What to do:
Repeat the listing in full, word for word.
[START Material provided]
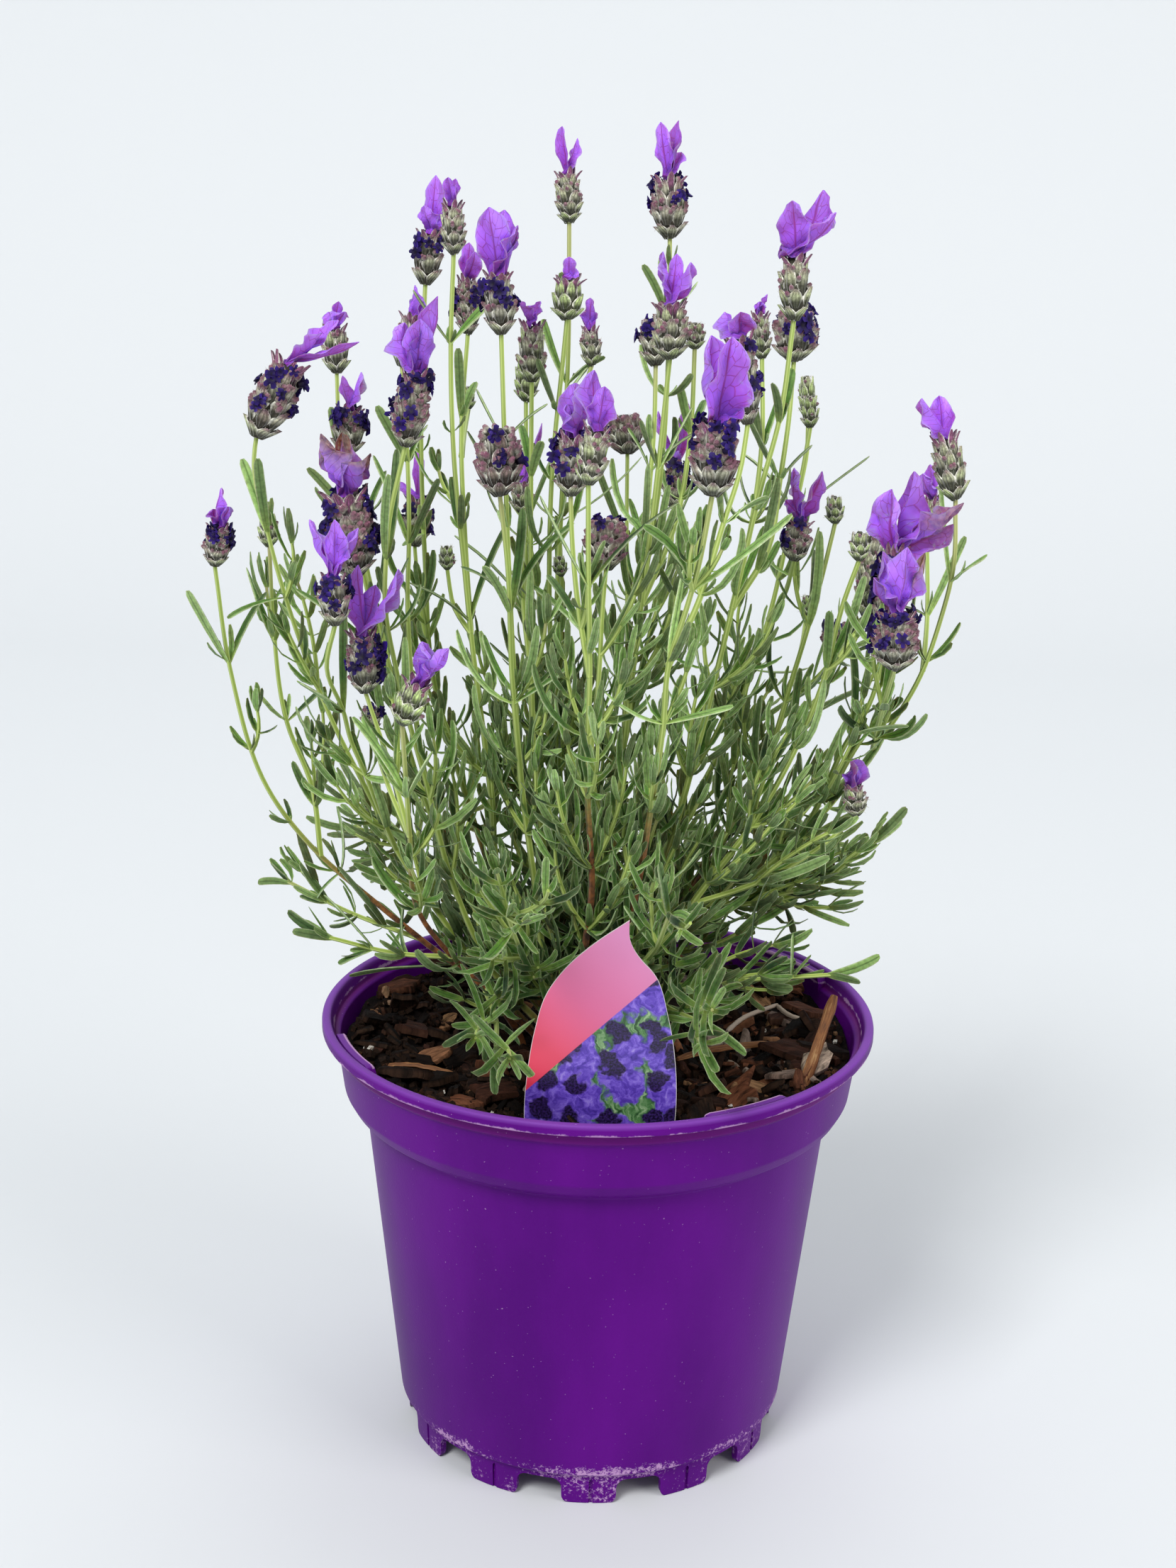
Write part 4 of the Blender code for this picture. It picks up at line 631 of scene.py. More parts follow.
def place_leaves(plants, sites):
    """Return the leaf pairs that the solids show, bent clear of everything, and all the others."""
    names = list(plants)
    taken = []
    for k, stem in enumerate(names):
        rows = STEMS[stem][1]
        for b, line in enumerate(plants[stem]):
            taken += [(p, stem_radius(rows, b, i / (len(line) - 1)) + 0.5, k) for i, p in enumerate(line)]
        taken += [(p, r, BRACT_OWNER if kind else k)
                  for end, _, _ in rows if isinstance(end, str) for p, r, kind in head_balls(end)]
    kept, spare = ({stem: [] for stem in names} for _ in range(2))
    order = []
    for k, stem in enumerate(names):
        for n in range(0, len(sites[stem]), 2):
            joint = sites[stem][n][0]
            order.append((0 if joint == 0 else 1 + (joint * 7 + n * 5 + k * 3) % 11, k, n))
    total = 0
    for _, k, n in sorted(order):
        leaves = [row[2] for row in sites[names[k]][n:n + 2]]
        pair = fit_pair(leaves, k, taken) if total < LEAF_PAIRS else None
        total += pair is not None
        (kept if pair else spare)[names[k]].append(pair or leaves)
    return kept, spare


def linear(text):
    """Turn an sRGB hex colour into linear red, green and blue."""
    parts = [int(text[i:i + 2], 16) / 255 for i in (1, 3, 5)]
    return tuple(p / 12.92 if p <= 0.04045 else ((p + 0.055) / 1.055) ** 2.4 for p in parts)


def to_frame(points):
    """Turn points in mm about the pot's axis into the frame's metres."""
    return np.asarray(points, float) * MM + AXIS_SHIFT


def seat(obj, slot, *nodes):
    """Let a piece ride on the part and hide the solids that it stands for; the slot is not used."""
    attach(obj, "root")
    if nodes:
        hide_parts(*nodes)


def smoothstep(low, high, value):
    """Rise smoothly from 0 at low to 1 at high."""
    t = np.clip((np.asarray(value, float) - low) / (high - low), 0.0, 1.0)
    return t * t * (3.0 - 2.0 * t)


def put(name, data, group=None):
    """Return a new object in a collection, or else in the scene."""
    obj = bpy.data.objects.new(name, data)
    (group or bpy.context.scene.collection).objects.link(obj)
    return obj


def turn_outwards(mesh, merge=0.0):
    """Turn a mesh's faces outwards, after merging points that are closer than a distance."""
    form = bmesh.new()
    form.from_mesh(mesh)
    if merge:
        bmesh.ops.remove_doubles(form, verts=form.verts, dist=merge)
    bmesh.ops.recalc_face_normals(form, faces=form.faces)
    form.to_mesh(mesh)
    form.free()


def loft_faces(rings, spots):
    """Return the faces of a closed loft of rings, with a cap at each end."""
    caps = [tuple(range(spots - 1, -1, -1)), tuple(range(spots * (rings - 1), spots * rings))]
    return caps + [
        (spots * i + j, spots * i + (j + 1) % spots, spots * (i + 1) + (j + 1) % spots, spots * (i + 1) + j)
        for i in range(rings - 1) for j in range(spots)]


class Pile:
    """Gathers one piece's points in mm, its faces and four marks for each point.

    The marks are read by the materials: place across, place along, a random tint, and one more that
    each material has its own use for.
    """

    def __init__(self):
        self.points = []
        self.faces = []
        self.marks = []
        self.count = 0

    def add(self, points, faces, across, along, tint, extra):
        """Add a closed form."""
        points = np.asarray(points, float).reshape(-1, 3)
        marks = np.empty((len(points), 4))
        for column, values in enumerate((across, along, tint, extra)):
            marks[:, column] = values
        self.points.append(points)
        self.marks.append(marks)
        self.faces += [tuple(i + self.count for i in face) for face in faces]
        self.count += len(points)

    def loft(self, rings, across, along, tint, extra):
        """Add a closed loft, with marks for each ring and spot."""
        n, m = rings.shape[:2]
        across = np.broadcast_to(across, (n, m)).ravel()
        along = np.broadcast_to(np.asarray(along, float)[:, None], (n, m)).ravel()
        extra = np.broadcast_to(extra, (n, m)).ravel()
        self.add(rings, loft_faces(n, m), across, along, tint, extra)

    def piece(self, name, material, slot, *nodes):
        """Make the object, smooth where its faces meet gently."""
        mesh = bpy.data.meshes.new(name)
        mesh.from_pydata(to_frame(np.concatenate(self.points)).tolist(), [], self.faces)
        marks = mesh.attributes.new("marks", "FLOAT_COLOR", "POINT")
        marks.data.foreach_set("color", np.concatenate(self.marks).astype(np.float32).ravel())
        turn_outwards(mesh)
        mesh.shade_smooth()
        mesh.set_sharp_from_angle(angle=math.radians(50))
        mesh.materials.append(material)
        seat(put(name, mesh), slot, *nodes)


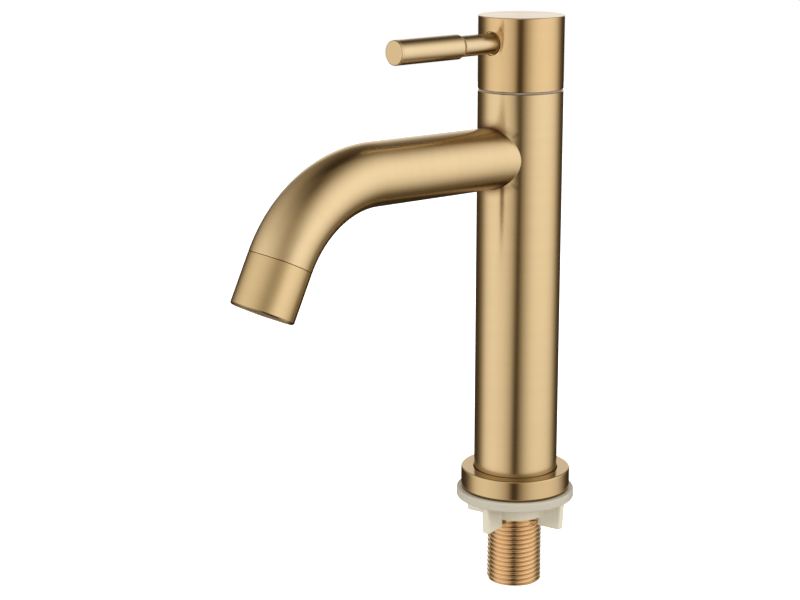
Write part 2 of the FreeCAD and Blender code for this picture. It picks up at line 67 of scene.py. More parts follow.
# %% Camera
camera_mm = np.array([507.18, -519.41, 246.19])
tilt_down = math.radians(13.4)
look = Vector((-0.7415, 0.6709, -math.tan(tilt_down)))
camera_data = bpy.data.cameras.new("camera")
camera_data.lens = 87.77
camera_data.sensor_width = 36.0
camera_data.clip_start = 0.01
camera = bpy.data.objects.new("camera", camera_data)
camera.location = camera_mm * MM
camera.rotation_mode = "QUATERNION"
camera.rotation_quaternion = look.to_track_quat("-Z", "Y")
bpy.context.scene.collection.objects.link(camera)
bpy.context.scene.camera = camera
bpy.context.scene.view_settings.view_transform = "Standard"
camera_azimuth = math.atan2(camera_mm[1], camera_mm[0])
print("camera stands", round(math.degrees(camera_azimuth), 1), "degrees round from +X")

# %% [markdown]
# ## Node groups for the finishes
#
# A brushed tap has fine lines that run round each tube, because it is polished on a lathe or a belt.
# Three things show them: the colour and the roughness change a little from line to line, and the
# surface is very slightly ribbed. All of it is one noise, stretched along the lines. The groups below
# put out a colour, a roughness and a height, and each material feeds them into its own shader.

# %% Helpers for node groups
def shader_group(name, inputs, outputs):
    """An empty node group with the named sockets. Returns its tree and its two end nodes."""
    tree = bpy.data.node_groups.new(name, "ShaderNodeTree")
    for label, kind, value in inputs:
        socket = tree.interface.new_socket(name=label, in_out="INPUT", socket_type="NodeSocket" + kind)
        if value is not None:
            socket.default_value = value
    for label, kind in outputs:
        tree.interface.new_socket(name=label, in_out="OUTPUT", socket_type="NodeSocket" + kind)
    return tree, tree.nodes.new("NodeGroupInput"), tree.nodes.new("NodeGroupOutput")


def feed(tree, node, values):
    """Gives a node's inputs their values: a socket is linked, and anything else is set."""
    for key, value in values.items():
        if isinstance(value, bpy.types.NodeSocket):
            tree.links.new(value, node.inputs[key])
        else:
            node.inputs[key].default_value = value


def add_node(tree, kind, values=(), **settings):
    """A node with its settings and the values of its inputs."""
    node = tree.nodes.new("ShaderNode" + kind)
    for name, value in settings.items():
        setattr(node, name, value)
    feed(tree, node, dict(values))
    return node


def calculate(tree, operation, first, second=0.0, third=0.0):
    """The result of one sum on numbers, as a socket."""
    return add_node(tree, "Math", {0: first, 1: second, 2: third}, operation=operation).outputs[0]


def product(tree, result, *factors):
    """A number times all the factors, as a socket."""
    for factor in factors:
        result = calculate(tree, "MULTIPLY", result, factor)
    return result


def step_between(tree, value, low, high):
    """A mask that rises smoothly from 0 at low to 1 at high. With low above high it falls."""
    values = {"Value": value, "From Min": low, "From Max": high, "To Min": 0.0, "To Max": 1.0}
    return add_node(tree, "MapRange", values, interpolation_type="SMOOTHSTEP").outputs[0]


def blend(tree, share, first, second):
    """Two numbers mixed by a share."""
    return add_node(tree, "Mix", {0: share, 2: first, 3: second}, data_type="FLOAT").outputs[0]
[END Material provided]
Exercise response:
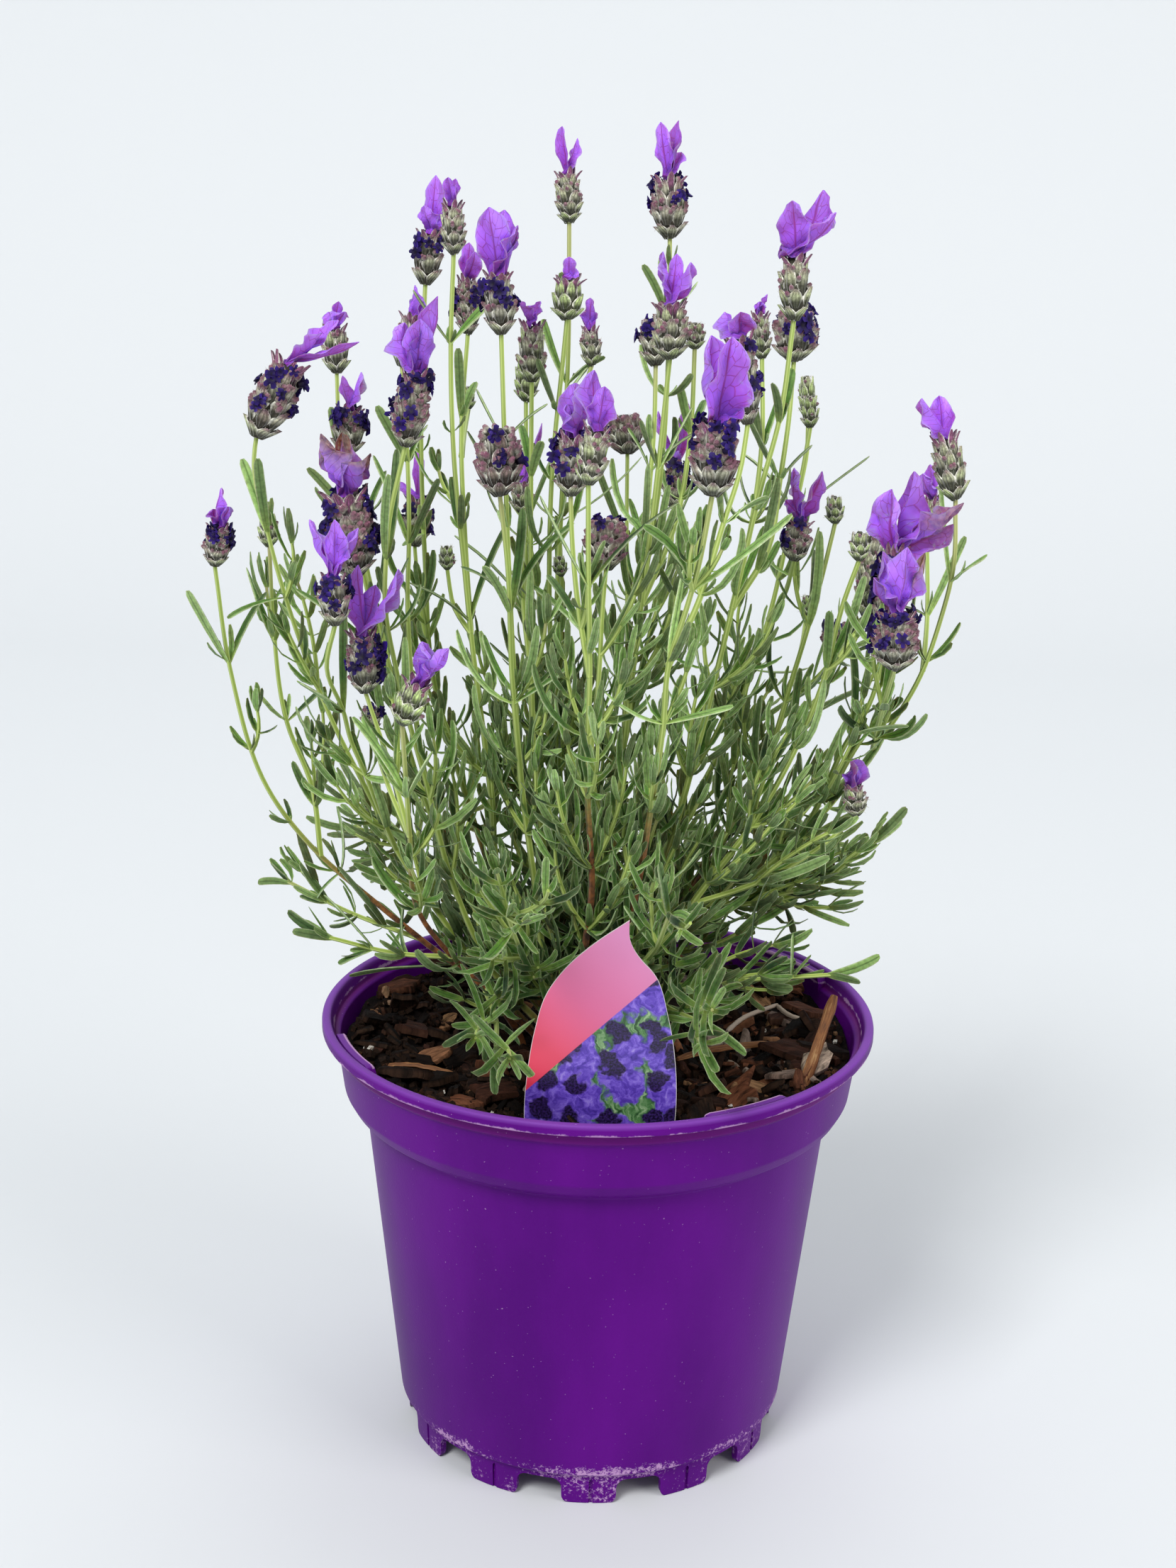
Write part 4 of the Blender code for this picture. It picks up at line 631 of scene.py. More parts follow.
def place_leaves(plants, sites):
    """Return the leaf pairs that the solids show, bent clear of everything, and all the others."""
    names = list(plants)
    taken = []
    for k, stem in enumerate(names):
        rows = STEMS[stem][1]
        for b, line in enumerate(plants[stem]):
            taken += [(p, stem_radius(rows, b, i / (len(line) - 1)) + 0.5, k) for i, p in enumerate(line)]
        taken += [(p, r, BRACT_OWNER if kind else k)
                  for end, _, _ in rows if isinstance(end, str) for p, r, kind in head_balls(end)]
    kept, spare = ({stem: [] for stem in names} for _ in range(2))
    order = []
    for k, stem in enumerate(names):
        for n in range(0, len(sites[stem]), 2):
            joint = sites[stem][n][0]
            order.append((0 if joint == 0 else 1 + (joint * 7 + n * 5 + k * 3) % 11, k, n))
    total = 0
    for _, k, n in sorted(order):
        leaves = [row[2] for row in sites[names[k]][n:n + 2]]
        pair = fit_pair(leaves, k, taken) if total < LEAF_PAIRS else None
        total += pair is not None
        (kept if pair else spare)[names[k]].append(pair or leaves)
    return kept, spare


def linear(text):
    """Turn an sRGB hex colour into linear red, green and blue."""
    parts = [int(text[i:i + 2], 16) / 255 for i in (1, 3, 5)]
    return tuple(p / 12.92 if p <= 0.04045 else ((p + 0.055) / 1.055) ** 2.4 for p in parts)


def to_frame(points):
    """Turn points in mm about the pot's axis into the frame's metres."""
    return np.asarray(points, float) * MM + AXIS_SHIFT


def seat(obj, slot, *nodes):
    """Let a piece ride on the part and hide the solids that it stands for; the slot is not used."""
    attach(obj, "root")
    if nodes:
        hide_parts(*nodes)


def smoothstep(low, high, value):
    """Rise smoothly from 0 at low to 1 at high."""
    t = np.clip((np.asarray(value, float) - low) / (high - low), 0.0, 1.0)
    return t * t * (3.0 - 2.0 * t)


def put(name, data, group=None):
    """Return a new object in a collection, or else in the scene."""
    obj = bpy.data.objects.new(name, data)
    (group or bpy.context.scene.collection).objects.link(obj)
    return obj


def turn_outwards(mesh, merge=0.0):
    """Turn a mesh's faces outwards, after merging points that are closer than a distance."""
    form = bmesh.new()
    form.from_mesh(mesh)
    if merge:
        bmesh.ops.remove_doubles(form, verts=form.verts, dist=merge)
    bmesh.ops.recalc_face_normals(form, faces=form.faces)
    form.to_mesh(mesh)
    form.free()


def loft_faces(rings, spots):
    """Return the faces of a closed loft of rings, with a cap at each end."""
    caps = [tuple(range(spots - 1, -1, -1)), tuple(range(spots * (rings - 1), spots * rings))]
    return caps + [
        (spots * i + j, spots * i + (j + 1) % spots, spots * (i + 1) + (j + 1) % spots, spots * (i + 1) + j)
        for i in range(rings - 1) for j in range(spots)]


class Pile:
    """Gathers one piece's points in mm, its faces and four marks for each point.

    The marks are read by the materials: place across, place along, a random tint, and one more that
    each material has its own use for.
    """

    def __init__(self):
        self.points = []
        self.faces = []
        self.marks = []
        self.count = 0

    def add(self, points, faces, across, along, tint, extra):
        """Add a closed form."""
        points = np.asarray(points, float).reshape(-1, 3)
        marks = np.empty((len(points), 4))
        for column, values in enumerate((across, along, tint, extra)):
            marks[:, column] = values
        self.points.append(points)
        self.marks.append(marks)
        self.faces += [tuple(i + self.count for i in face) for face in faces]
        self.count += len(points)

    def loft(self, rings, across, along, tint, extra):
        """Add a closed loft, with marks for each ring and spot."""
        n, m = rings.shape[:2]
        across = np.broadcast_to(across, (n, m)).ravel()
        along = np.broadcast_to(np.asarray(along, float)[:, None], (n, m)).ravel()
        extra = np.broadcast_to(extra, (n, m)).ravel()
        self.add(rings, loft_faces(n, m), across, along, tint, extra)

    def piece(self, name, material, slot, *nodes):
        """Make the object, smooth where its faces meet gently."""
        mesh = bpy.data.meshes.new(name)
        mesh.from_pydata(to_frame(np.concatenate(self.points)).tolist(), [], self.faces)
        marks = mesh.attributes.new("marks", "FLOAT_COLOR", "POINT")
        marks.data.foreach_set("color", np.concatenate(self.marks).astype(np.float32).ravel())
        turn_outwards(mesh)
        mesh.shade_smooth()
        mesh.set_sharp_from_angle(angle=math.radians(50))
        mesh.materials.append(material)
        seat(put(name, mesh), slot, *nodes)


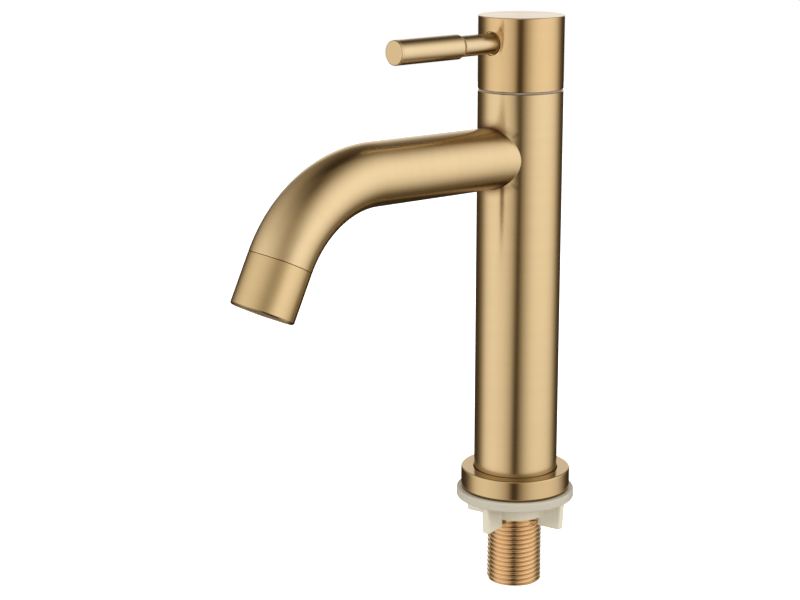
Write part 2 of the FreeCAD and Blender code for this picture. It picks up at line 67 of scene.py. More parts follow.
# %% Camera
camera_mm = np.array([507.18, -519.41, 246.19])
tilt_down = math.radians(13.4)
look = Vector((-0.7415, 0.6709, -math.tan(tilt_down)))
camera_data = bpy.data.cameras.new("camera")
camera_data.lens = 87.77
camera_data.sensor_width = 36.0
camera_data.clip_start = 0.01
camera = bpy.data.objects.new("camera", camera_data)
camera.location = camera_mm * MM
camera.rotation_mode = "QUATERNION"
camera.rotation_quaternion = look.to_track_quat("-Z", "Y")
bpy.context.scene.collection.objects.link(camera)
bpy.context.scene.camera = camera
bpy.context.scene.view_settings.view_transform = "Standard"
camera_azimuth = math.atan2(camera_mm[1], camera_mm[0])
print("camera stands", round(math.degrees(camera_azimuth), 1), "degrees round from +X")

# %% [markdown]
# ## Node groups for the finishes
#
# A brushed tap has fine lines that run round each tube, because it is polished on a lathe or a belt.
# Three things show them: the colour and the roughness change a little from line to line, and the
# surface is very slightly ribbed. All of it is one noise, stretched along the lines. The groups below
# put out a colour, a roughness and a height, and each material feeds them into its own shader.

# %% Helpers for node groups
def shader_group(name, inputs, outputs):
    """An empty node group with the named sockets. Returns its tree and its two end nodes."""
    tree = bpy.data.node_groups.new(name, "ShaderNodeTree")
    for label, kind, value in inputs:
        socket = tree.interface.new_socket(name=label, in_out="INPUT", socket_type="NodeSocket" + kind)
        if value is not None:
            socket.default_value = value
    for label, kind in outputs:
        tree.interface.new_socket(name=label, in_out="OUTPUT", socket_type="NodeSocket" + kind)
    return tree, tree.nodes.new("NodeGroupInput"), tree.nodes.new("NodeGroupOutput")


def feed(tree, node, values):
    """Gives a node's inputs their values: a socket is linked, and anything else is set."""
    for key, value in values.items():
        if isinstance(value, bpy.types.NodeSocket):
            tree.links.new(value, node.inputs[key])
        else:
            node.inputs[key].default_value = value


def add_node(tree, kind, values=(), **settings):
    """A node with its settings and the values of its inputs."""
    node = tree.nodes.new("ShaderNode" + kind)
    for name, value in settings.items():
        setattr(node, name, value)
    feed(tree, node, dict(values))
    return node


def calculate(tree, operation, first, second=0.0, third=0.0):
    """The result of one sum on numbers, as a socket."""
    return add_node(tree, "Math", {0: first, 1: second, 2: third}, operation=operation).outputs[0]


def product(tree, result, *factors):
    """A number times all the factors, as a socket."""
    for factor in factors:
        result = calculate(tree, "MULTIPLY", result, factor)
    return result


def step_between(tree, value, low, high):
    """A mask that rises smoothly from 0 at low to 1 at high. With low above high it falls."""
    values = {"Value": value, "From Min": low, "From Max": high, "To Min": 0.0, "To Max": 1.0}
    return add_node(tree, "MapRange", values, interpolation_type="SMOOTHSTEP").outputs[0]


def blend(tree, share, first, second):
    """Two numbers mixed by a share."""
    return add_node(tree, "Mix", {0: share, 2: first, 3: second}, data_type="FLOAT").outputs[0]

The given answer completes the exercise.